If we consider the creative range of Mozart and the compositions he wrote for wind instruments, it is, to say the least, surprising to note his out-of-the-ordinary new experimentations with instrumental combinations that are striking both for their inventively fresh style and for their formal vivacity, although flute quartets can certainly not be counted among the works that fall within the realm of the so-called “art of confession.”

The correspondence of the Austrian genius provides us with a somewhat imprecise and contradictory indication of the origins of this work and the only certain date is that of the quartet in D major KV 285 that was preserved in hand-written form up to the Second World War and that bore the inscription “Mannheim, 25 December 1777”. It is to be noted that the other two quartets can be considered together with this composition. KV 285a and KV 285b, composed on the specific commission of a rich Dutch flautist who asked Mozart for “three little concerti, short and easy to play, such as some quartets for flute”. If to this we add the fact that in a letter to his father, Mozart admits having unwillingly written for an instrument that he “could not stand”, that is to say the flute used as predominant instrument, we have subsequently to wonder on hearing these works at the mastery with which they were written and the various states of mind that they elicit. In particular, in KV 285 in D major, we recognize elements of composition that are definitely influenced by the Mannheim school while nonetheless differing from it in the solutions of the central tempo, an adagio with high peaks of expressiveness achieved by using an expressive form entrusted to the flute and supported by pizzicati “detached” from the melody with chromatic harmonics of great substance.

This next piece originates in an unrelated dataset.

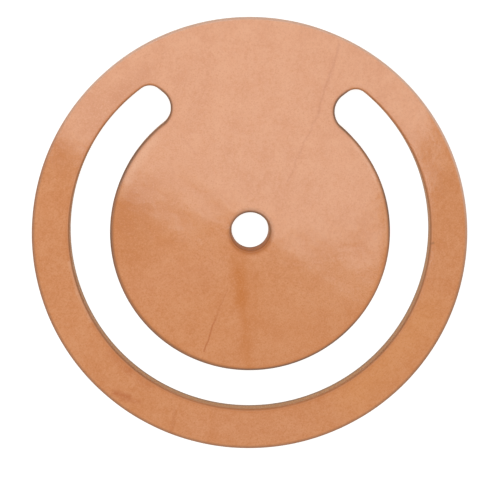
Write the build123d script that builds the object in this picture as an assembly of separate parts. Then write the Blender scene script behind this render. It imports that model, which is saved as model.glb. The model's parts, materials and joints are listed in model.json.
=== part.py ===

The quartet in A major KV 298 was not specifically commissioned. It was, rather more, freely composed for a group of friends. If one notes the inscription appended to the last movement “Rondieaoux, Allegretto grazioso, ma non troppo presto, pero non troppo adagio, Cosi-cosi con molto garbo ed espressione”, the somewhat jocund style was apparent meant only for the people with whom the composer had not only jovial but also intimate relations, in particular the family of Baron Gottfried von Jacquin that was in contact with the Mozart family in Vienna. The composition, beginning on a theme (drawn from an opera by Paisello), continues with variations (one for each instrument) and is full of spirit and joviality. Mozart works in a bit of a minuet followed by a rondo with the “exhortation” given above as to how it was to be played, as a gesture of gallantry, on the one hand, and of ribaldry, on the other.